1.   See Restatement of Torts (Second) § 342 (Special Liability of Possessors of Land to Licensees:  Dangerous Conditions Known to Possessor), supra.

1.   A possessor of land is subject to liability for physical harm caused to a licensee by a condition on the land if (1) the possessor knows or has reason to know of the condition and should realize that it involves an unreasonable risk of harm to the licensee and should expect that the licensee will not discover or realize the danger;  and (2) the possessor fails to exercise reasonable care to make the condition safe, or to warn the licensee of the condition and the risk involved;  and (3) the licensee did not know or have reason to know of the condition and the risk involved.   Restatement (Second) of Torts § 342.
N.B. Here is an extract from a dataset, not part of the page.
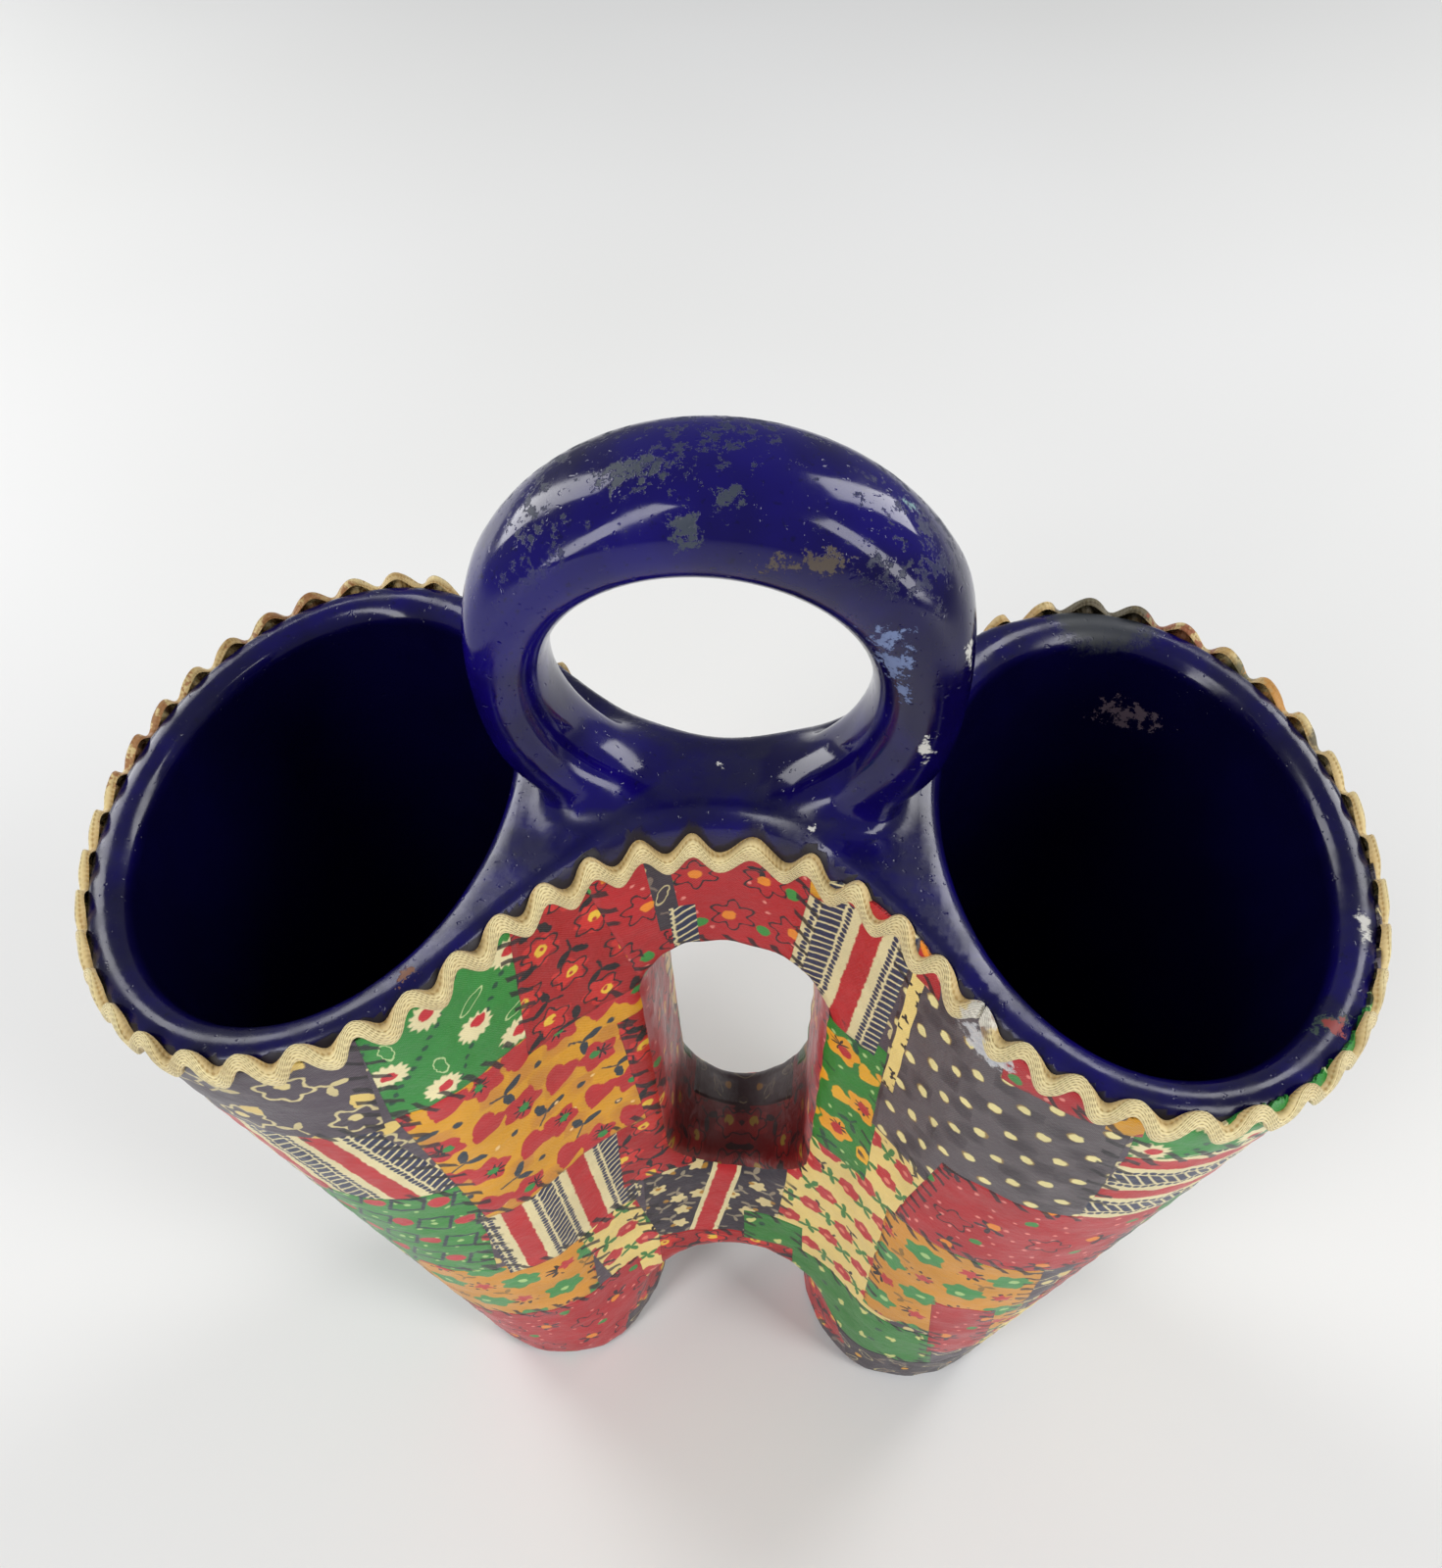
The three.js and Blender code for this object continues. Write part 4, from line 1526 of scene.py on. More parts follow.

2.   Here, the liability of the landowner would be evaluated under section 345(1) because the officer was not injured on land open to the public, and thus, subsection (2), which requires a higher duty of care in instances when the land is open to the public, is not applicable.

3.   The Comments to the rule provide that one may be privileged to enter land in the possession of another without the possessor's consent for the purpose of advancing or protecting his own interests or those of the public.   Restatement (Second)of Torts § 345, Comment (a).

4.   The trial court in the instant matter reasoned that a defendant property owner would owe the plaintiff officer or fireman a heightened duty only if the plaintiff entered the property in response to the defendant's call for assistance.   However, section 345 contains no requirement that a police officer must be entering the property subject to the police activity on that property in order to be granted licensee status.   Rather, section 345 requires only that the officer be acting “in the exercise of a privilege, for either a public or private purpose, and irrespective of the possessor's consent.”   Restatement (Second) of Torts § 345(1).

FLAHERTY, Chief Justice.

CASTILLE, J., files a dissenting opinion in which NEWMAN, J., joins.